In fact, the fees collected for reserves at BLMH have increased by nearly 8.75% each and every year for the period 2001-2015.  The O&M expenses actually increased by less than 1.5% each year. 

Here is the change in fees collected for reserves over the past 15 years:

2001 percent fees for reserves = 12.27%
2015 percent fees for reserves = 28.6%

2001 amount of monthly fees to reserves, average owner = $26.79
2015 amount of monthly fees to reserves, average owner = $93.27

Change in monthly amount of fees, average owner, since 2001 = $107.40

Boards are Comprised of Owners
Let's look at it this way. Boards are comprised of normal human beings. How many households in the US have viable 30 year financial plans?

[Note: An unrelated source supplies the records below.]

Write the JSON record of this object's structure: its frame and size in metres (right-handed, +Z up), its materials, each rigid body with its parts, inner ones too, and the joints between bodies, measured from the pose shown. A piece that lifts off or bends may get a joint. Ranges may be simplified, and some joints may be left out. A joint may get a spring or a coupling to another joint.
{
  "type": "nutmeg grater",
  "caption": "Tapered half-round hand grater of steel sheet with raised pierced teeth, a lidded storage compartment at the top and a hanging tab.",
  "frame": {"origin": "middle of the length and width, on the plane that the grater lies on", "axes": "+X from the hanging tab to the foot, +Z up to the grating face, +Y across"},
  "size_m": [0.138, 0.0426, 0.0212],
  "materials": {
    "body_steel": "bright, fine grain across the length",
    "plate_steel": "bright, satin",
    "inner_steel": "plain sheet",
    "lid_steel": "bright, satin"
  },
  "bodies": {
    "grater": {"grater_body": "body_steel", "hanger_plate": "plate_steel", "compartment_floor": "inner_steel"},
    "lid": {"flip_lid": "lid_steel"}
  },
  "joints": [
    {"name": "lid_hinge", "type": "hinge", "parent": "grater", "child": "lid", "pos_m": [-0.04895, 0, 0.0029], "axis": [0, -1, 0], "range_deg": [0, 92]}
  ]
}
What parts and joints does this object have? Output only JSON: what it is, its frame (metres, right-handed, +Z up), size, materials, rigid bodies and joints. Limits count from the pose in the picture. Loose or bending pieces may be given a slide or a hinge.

How many have a retirement financial plan? How many households live debt free? That's what a HOA board is expected to construct for the association. If this were so easy, most of our households would be debt free. But they aren't.

Yet, these owners as board members are the very people who create our long term budgets. I think it is fair to say that owners bring the burden of their personal finances with them when they become board members. They also bring their skills and knowledge. 

Why Are My Fees What They Are?
That's one of the labels for this post. I wish that owners became more engaged in the budgeting process. By that, I wish they would observe and listen. A few will do this. Others will come to a meeting and then will complain. Some show up thinking they will figure it all out in 20 minutes. Most really don't know why their fees are what they are, and a few prefer to throw blame at someone else. Ah, the joys of apartment living where some one else is supposed to take responsibility for my well-being! But HOAs aren't apartments!